The curmudgeonly one’s Thought for the Day comes from Will Rogers: “Too many people spend money they haven’t earned, to buy things they don’t want, to impress people that they don’t like.”


ICYMI, Prime Minister Justin Trudeau, in his daily address, told us Thursday morning:

“Normality as it was before will not come back full-on until we get a vaccine for this. . . . That will be a very long way off.”

Then, in French, he added: “We will have to remain vigilant for at least a year.”

Might be a good time to think about starting your Christmas shopping because delivery times may be about to get lengthier than they already are.


Bass


Santa Clara County in California is home to the San Francisco 49ers (NFL), San Jose Sharks (NHL) and the San Jose Earthquakes (MSL), as well as three major universities. . . . On Tuesday, Jeff Smith, the SCC executive officer, told his board of supervisors that “I don’t expect we’ll have any sports games until at least Thanksgiving, and we’ll be lucky to have them by Thanksgiving. This is not going to be something that is easy to do.”

FYI, American Thanksgiving will arrive on Nov. 28.

According to the San Jose Mercury News, Smith added:

““When the orders are weakened, it’s pretty much guaranteed there will be new infections because, at least at this point, there’s no herd immunity for those who are uninfected.

“There will definitely be individuals who will get sick. And because there are individuals who get sick, there will be individuals who die after the order is released, unless we come up with a foolproof immunization, which is highly unlikely.”


One of these days, the NHL will get around to cancelling what is left of its 2019-20 season, including the playoffs. Around that same time, perhaps even on the same day, the NBA will follow suit.

After that, it will be Major League Baseball’s turn, although the boys of summer likely will hold out a lot longer just in case Agent Orange was right when he said the virus will die off in the heat.

Then it will be the turn of the big dog — football.

The college football season is about 140 days away. Mike Gundy, the head coach at Oklahoma State, shot holes in both his feet this week when suggesting he wanted to get his program up and rolling on May 1. Uhh, that’s not going to happen, as Pat Forde of Sports Illustrated points out right here.

In another SI piece, this one by Forde and Ross Dellenger, it becomes evident that athletic directors throughout the NCAA are beginning to face up to the fact that football, the engine that drives everything in their world, may well be about to go away for at least part of a season and maybe for the whole thing.

But no matter how you look at it, the numbers in this piece right here are mind-boggling and you have to wonder if college football — indeed, college sports — will ever get back to such a level again.

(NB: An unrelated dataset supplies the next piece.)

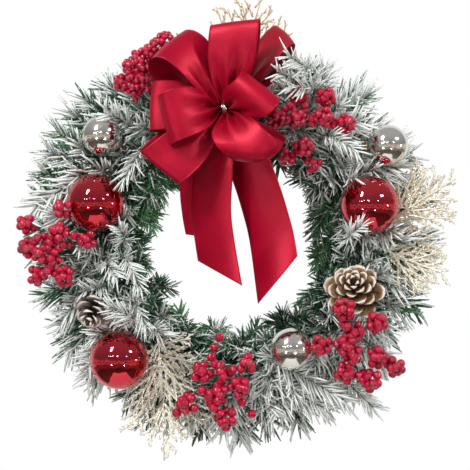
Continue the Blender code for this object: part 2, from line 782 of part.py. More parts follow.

Here is Pete Blackburn of CBS Sports with one of the decisions many of us are faced with on a daily basis in these strange times:

“If you’re working from home, when do you prefer to brush your teeth? I feel like that’s the most difficult decision I have to make each day. I could brush them first thing in the morning but I know I’m going to be drinking coffee right after that so, like, what’s the point? But sometimes I drink coffee right up until lunch, and by the time lunch rolls around I’m not thinking about brushing my teeth. So basically what I’m saying here is that I keep forgetting to brush my teeth lately. I am a disgusting troll.”


The Thompson Rivers University WolfPack men’s volleyball announced an interesting signing on Thursday in the person of Maxim Turgeon, a 6-foot-6 outside hitter/middle from Calgary. . . . His father is former NHLer Sylvain Turgeon, an an uncle is another former NHLer, Pierre Turgeon. . . . Two of Maxim’s former teammates with the Canuck club in Calgary also are playing at TRU.